CMMI director hints at shift away from payment models for every episode of care, specialties

care coordination
Center for Medicare and Medicaid Innovation Director Liz Fowler shared that the center is more likely to develop models that focus on the total cost of care rather than specific models on episodes of care. (Getty)

The Biden administration wants to move away from creating value-based care payment models for every type of disease, episode of care or specialty groups to streamline its projects, a top official said.

Center for Medicare and Medicaid Innovation (CMMI) Director Liz Fowler said during a briefing Tuesday hosted by the Alliance for Health Policy that more mandatory models are needed, including those that focus on the total cost of care.

“In my mind, I think we should look down the mandatory model line … but we need to move away from having a model for every episode and specialty group,” Fowler said.

CMMI has undertaken a major review of the center’s existing payment models to determine what works and what doesn’t. A key finding was that voluntary models have problems with risk selection.

“People that stay in our models till the end are more likely to succeed or … have resources to participate,” she said. “We are not capturing a certain segment of the provider community.”

RELATED: CMS: Don't expect a lot of fully risk-based payment models going forward

Fowler was more in favor of promoting models that address the total cost of care, like Maryland’s state model that sets a per capita limit on total Medicare costs in the state.

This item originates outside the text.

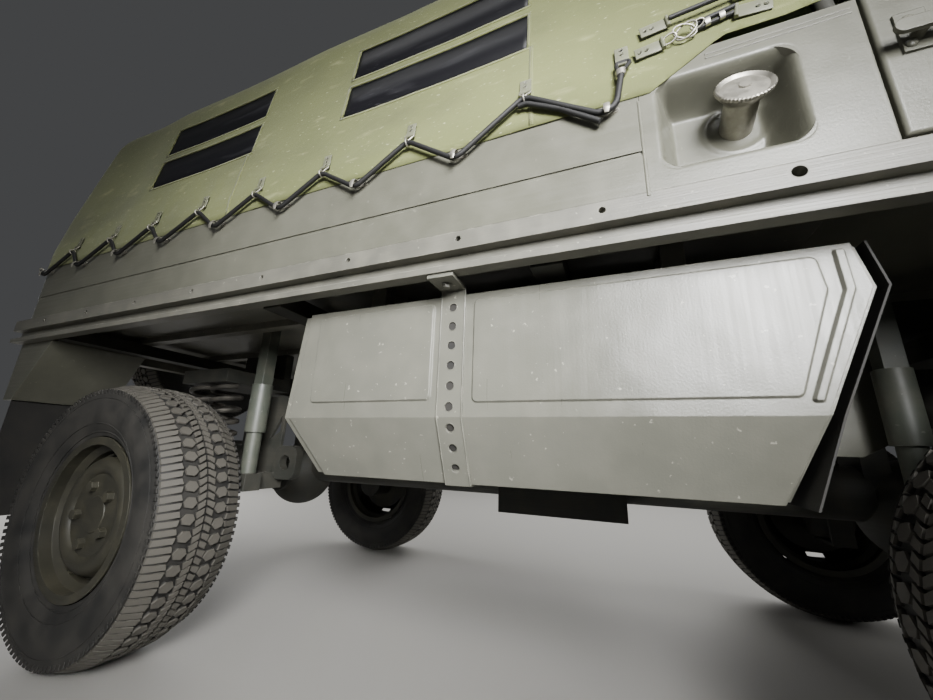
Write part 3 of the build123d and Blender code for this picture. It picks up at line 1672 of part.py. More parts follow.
keep(canvas_tilt.part, "canvas_tilt")

pane_plane = side_plane.offset(-seat_gap)
curtain_rise = roof_height + 10 - tilt_rear_lean_z
curtain_length = math.hypot(tilt_rear_lean, curtain_rise)
curtain_stretch = curtain_length / curtain_rise
curtain_plane = Plane(
    origin=(tilt_rear, 0, tilt_rear_lean_z),
    x_dir=(0, -1, 0),
    z_dir=(-curtain_rise / curtain_length, 0, tilt_rear_lean / curtain_length),
)
with BuildPart() as tilt_windows:
    with BuildSketch(pane_plane):
        for low, high in window_rows:
            for start, end in tilt_window_xs:
                with Locations(((start + end) / 2, ((low + high) / 2 - knee_height) * wing_stretch)):
                    Rectangle(end - start + 2 * window_lap, (high - low) * wing_stretch + 2 * window_lap)
    extrude(amount=-window_film)
    mirror(about=Plane.XZ)
    with BuildSketch(curtain_plane.offset(-canvas - seat_gap)):
        for low, high in window_rows:
            with Locations((0, ((low + high) / 2 - tilt_rear_lean_z) * curtain_stretch)):
                Rectangle(2 * (rear_window_half + window_lap), (high - low) * curtain_stretch + 2 * window_lap)
    extrude(amount=-window_film)
keep(tilt_windows.part, "tilt_windows")

shoulder_drop = eave_radius * math.sin(math.radians(90 - lean - roof_slope))
eave_line = eave_half + eave_height * lean_slope
hoop_crown = roof_height - hoop_inset
hoop_foot_z = wall_top + hoop_radius * lean_slope + seat_gap
hoop_corner_z = roof_height - 2.05 * shoulder_drop / 2.5
hoop_corner_y = eave_line - hoop_corner_z * lean_slope - hoop_inset
with BuildPart() as tilt_hoops:
    for x in hoop_xs:
        with BuildLine() as hoop_path:
            FilletPolyline(
                (x, -(hem_half - hoop_inset), hoop_foot_z),
                (x, -hoop_corner_y, hoop_corner_z),
                (x, 0, hoop_crown),
                (x, hoop_corner_y, hoop_corner_z),
                (x, hem_half - hoop_inset, hoop_foot_z),
                radius=hoop_bend,
            )
        with BuildSketch(Plane(origin=hoop_path.line @ 0, z_dir=hoop_path.line % 0)):
            Circle(hoop_radius)
        sweep(path=hoop_path.line)
keep(tilt_hoops.part, "tilt_hoops")

# Lacing: an elastic cord runs in a zigzag between horned hooks on the wall and rings on the tilt
lacing = [
    # kind, x, height of the cord there
    ("ring", 407, 1309),
    ("hook", 383, 1190),
    ("ring", 225, 1288),
    ("hook", 78, 1190),
    ("ring", -43, 1270),
    ("hook", -177, 1190),
    ("ring", -288, 1258),
    ("hook", -418, 1190),
    ("ring", -521, 1258),
    ("hook", -664, 1190),
    ("ring", -755, 1258),
    ("hook", -917, 1190),
    ("ring", -983, 1258),
    ("hook", -1143, 1190),
    ("ring", -1209, 1258),
    ("hook", -1386, 1190),
    ("ring", -1445, 1258),
    ("hook", -1615, 1192),
]
bend_radius = horn_radius + seat_gap + cord_radius
cord_y = hem_half + 2 * ring_wire + cord_radius + 2 * seat_gap


def bend_centre(before, at, after):
    """Centre of the cord's arc at one turn of the zigzag, as x and height."""
    back = Vector(before[0] - at[0], before[1] - at[1]).normalized()
    ahead = Vector(after[0] - at[0], after[1] - at[1]).normalized()
    half_angle = math.radians(back.get_angle(ahead)) / 2
    return Vector(at[0], at[1]) + (back + ahead).normalized() * (bend_radius / math.sin(half_angle))


turns = [(x, z) for kind, x, z in lacing]
with BuildPart() as lacing_cords:
    for side in (-1, 1):
        with BuildLine() as cord_path:
            FilletPolyline([(x, side * cord_y, z) for x, z in turns], radius=bend_radius)
        with BuildSketch(Plane(origin=cord_path.line @ 0, z_dir=cord_path.line % 0)):
            Circle(cord_radius)
        sweep(path=cord_path.line)
keep(lacing_cords.part, "lacing_cords")

with BuildPart() as lacing_hooks:
    for index, (kind, x, z) in enumerate(lacing):
        if kind == "hook":
            before = turns[index - 1]
            after = turns[index + 1] if index + 1 < len(turns) else (before[0] - 200, before[1])
            centre = bend_centre(before, turns[index], after)
            for side in (-1, 1):
                with Locations((centre.X, side * (half_body + cord_y + 10) / 2, centre.Y)):
                    Cylinder(horn_radius, cord_y + 10 - half_body, rotation=(90, 0, 0))
                block(
                    (centre.X - 13, centre.X + 13),
                    (side * half_body, side * (half_body + 3)),
                    (centre.Y - 14, centre.Y + 16),
                )
keep(lacing_hooks.part, "lacing_hooks")

# Each ring hangs from a riveted tab, upright below the canvas's knee and leaning above it
tab_plane = side_plane.offset((hem_half - half_body) / wing_stretch + seat_gap)
with BuildPart() as tilt_rings:
    for index, (kind, x, z) in enumerate(lacing):
        if kind == "ring":
            first = index == 0
            centre = Vector(x, z - bend_radius)
            if not first:
                centre = bend_centre(turns[index - 1], turns[index], turns[index + 1])
            apex = centre.Y + bend_radius
            # The ring is of six-sided bar
            ring_centre = (centre.X, -cord_y, apex)
            ring_plane = Plane(origin=ring_centre, x_dir=(0, 1, 0), z_dir=(1, 0, 0))
            with BuildSketch(ring_plane):
                with Locations((cord_radius + seat_gap + ring_wire, 0)):
                    RegularPolygon(ring_wire, 6)
            ring_axis = (0, 0, 1) if first else (1, 0, 0)
            revolve(axis=Axis(ring_centre, ring_axis))
            tab_foot = apex + tab_drop
            if tab_foot + tab_height / 2 > knee_height:
                with BuildSketch(tab_plane):
                    with Locations((centre.X, (tab_foot + tab_height / 2 - knee_height) * wing_stretch)):
                        Rectangle(tab_width, tab_height)
                extrude(amount=tab_thickness)
            else:
                block(
                    (centre.X - tab_width / 2, centre.X + tab_width / 2),
                    (-hem_half - seat_gap - tab_thickness, -hem_half - seat_gap),
                    (tab_foot, tab_foot + tab_height),
                )
    mirror(about=Plane.XZ)
keep(tilt_rings.part, "tilt_rings")
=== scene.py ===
# %% [markdown]
# # Dressing a light military cargo truck
# The steel parts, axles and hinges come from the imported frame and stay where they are. This notebook
# gives every surface its finish and adds what is soft or small: the canvas tilt, its elastic lacing,
# tyre treads, coil springs, rivets and seats. Lengths are metres, +X is forward, +Z is up.

# %% Load the frame
import json
import math

import bmesh
import bpy
from mathutils import Matrix, Vector, noise


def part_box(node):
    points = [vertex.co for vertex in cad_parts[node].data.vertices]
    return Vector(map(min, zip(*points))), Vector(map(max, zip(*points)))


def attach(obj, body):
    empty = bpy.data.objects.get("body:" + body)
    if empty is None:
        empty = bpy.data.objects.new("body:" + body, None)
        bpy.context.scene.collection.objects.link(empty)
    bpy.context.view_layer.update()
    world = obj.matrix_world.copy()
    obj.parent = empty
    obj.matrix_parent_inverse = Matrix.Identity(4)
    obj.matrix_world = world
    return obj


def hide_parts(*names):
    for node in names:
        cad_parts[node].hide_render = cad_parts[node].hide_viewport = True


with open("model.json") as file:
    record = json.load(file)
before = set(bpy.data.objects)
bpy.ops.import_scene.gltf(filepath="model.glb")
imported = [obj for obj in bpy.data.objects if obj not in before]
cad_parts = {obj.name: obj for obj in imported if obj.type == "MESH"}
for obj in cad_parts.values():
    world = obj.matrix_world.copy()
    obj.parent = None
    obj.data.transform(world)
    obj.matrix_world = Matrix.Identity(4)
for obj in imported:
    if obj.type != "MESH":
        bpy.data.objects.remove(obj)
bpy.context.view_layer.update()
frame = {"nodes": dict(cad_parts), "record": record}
nodes = frame["nodes"]
print("CAD nodes:", len(nodes))

# %% [markdown]
# ## Camera
# The photograph was taken from knee height with a very wide lens, close to the fuel tank. Its place
# and angles were solved from the straight edges of the truck, so the same numbers go in here.

# %% Camera
PHOTO_WIDTH = 933
FOCAL_PIXELS = 372.2
SENSOR_WIDTH = 36.0
camera_place = Vector((0.359, -1.476, 0.601))
camera_yaw = math.radians(22.55)
camera_pitch = math.radians(15.22)
camera_roll = math.radians(1.88)

flat_right = Vector((math.cos(camera_yaw), math.sin(camera_yaw), 0))
ahead = Vector((
    -math.sin(camera_yaw) * math.cos(camera_pitch),
    math.cos(camera_yaw) * math.cos(camera_pitch),
    math.sin(camera_pitch),
))
level_up = flat_right.cross(ahead)
camera_right = math.cos(camera_roll) * flat_right + math.sin(camera_roll) * level_up
camera_up = -math.sin(camera_roll) * flat_right + math.cos(camera_roll) * level_up

lens = bpy.data.cameras.new("camera")
lens.sensor_width = SENSOR_WIDTH
lens.sensor_fit = "HORIZONTAL"
lens.lens = FOCAL_PIXELS / PHOTO_WIDTH * SENSOR_WIDTH
lens.clip_start = 0.02
camera = bpy.data.objects.new("camera", lens)
turn = Matrix((camera_right, camera_up, -ahead)).transposed().to_4x4()
camera.matrix_world = Matrix.Translation(camera_place) @ turn
bpy.context.scene.collection.objects.link(camera)
bpy.context.scene.camera = camera

# %% [markdown]
# ## Helpers for finishes
# Colours are picked as sRGB hex, the way they are seen, and turned to linear light once. One small
# function adds a node with its settings and links, so each finish reads as a short recipe.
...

“We are looking at incorporating more safety net providers in that system and encouraging more closer collaboration with Medicaid,” she said, referring to Maryland’s model.

But that doesn’t mean the center is going to shy away from specific models on a certain specialty. The center is currently taking comments on a radiation oncology mandatory model and the comprehensive joint care model.

However, Fowler said there will be a major emphasis on ensuring any new episode of care models would be harmonized and streamlined for accountable care organizations.

“I don’t know that we want to create a diabetes model that undermines the movement of ACOs or takes away the ability of ACOs to recruit physicians,” she said. “We need to make sure that the models are harmonized and working together.”

Fowler reiterated that advancing health equity will continue to be a major factor in developing new models. Part of that is increasing the participation of safety net and rural providers to help ensure value reaches underserved areas.

Another goal is to improve coordination with Medicaid and the Children’s Health Insurance Program to make sure “are we asking the right questions [and] are we going where innovation is needed in those programs,” she said.